そして明智もまたそんな彼女に惹かれていく。
いつも自信満々で、憎らしいひと。
他の男のように自分の思惑ひとつではどうにもならない。
ついに彼女は自らの残虐な野望を賭けて勝負に出る。
「追われているつもりで追っているのか
追っているつもりで追われているのか」
「法律が私の恋文になり
牢獄が私の贈り物になる
そして、最後に勝つのはこっちさ」
「あたしがあたしでなくなるのが怖いの
だから殺すの。」
燃えるような情熱を自尊心という冷徹な鎧で封じ込める
黒蜥蜴の姿はあまりにも哀しく、美しい。
女賊でありながら探偵に心を盗まれるという失態を犯した
女賊・黒蜥蜴は、彼女が唯一、愛した男の腕の中で息絶える。
「あなたの心はダイヤだった
ホンモノの宝石のような」
そうつぶやく明智探偵もまた、彼女のなかに
自分の姿を見ていたのだろう。
物語は悲劇のうちに幕を閉じるが、凄絶なる黒蜥蜴の美しさだけがやけにまぶたに焼き付く映画である。
キャロンのナルシスノワールが生まれた1911年は、乱歩が青春時代を送っていた時代。

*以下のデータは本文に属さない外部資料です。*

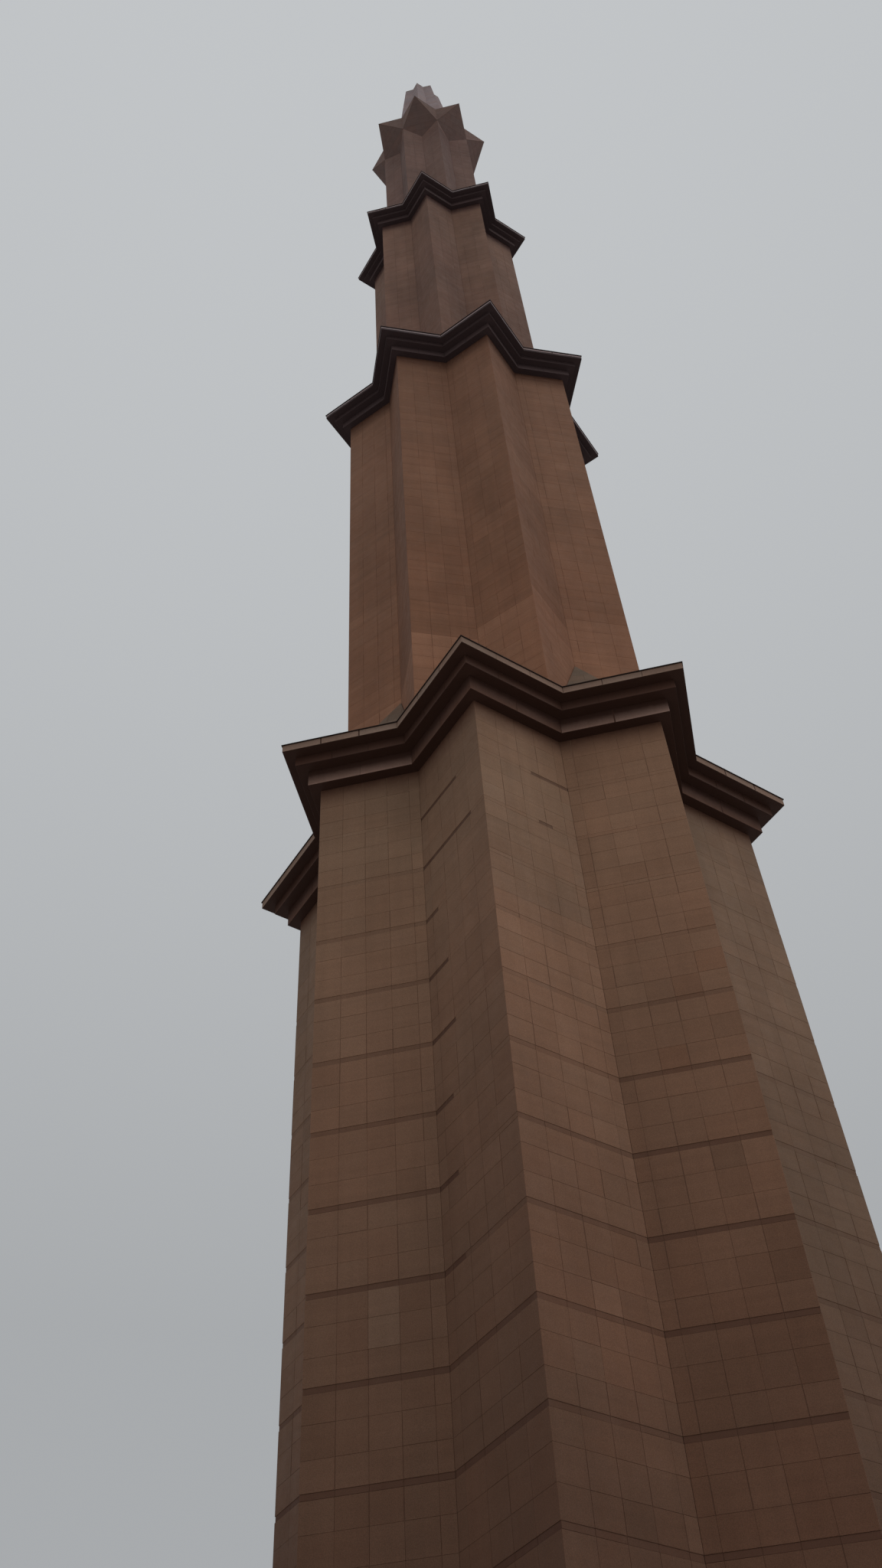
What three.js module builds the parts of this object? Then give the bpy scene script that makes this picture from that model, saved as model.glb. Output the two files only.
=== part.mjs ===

日本ではフランス小説をもとにした「怪盗ジゴマ」などの盗賊映画が大ヒットし、江戸川乱歩もこれに心酔していたといわれている。
それが後に「黒蜥蜴」をはじめとする耽美的な探偵小説「黒蜥蜴」に繋がったのであろうか。
―うつし世は夢、よるの夢こそまこと―
かの江戸川乱歩が描いた幻惑の世界にふさわしい美しき香りである。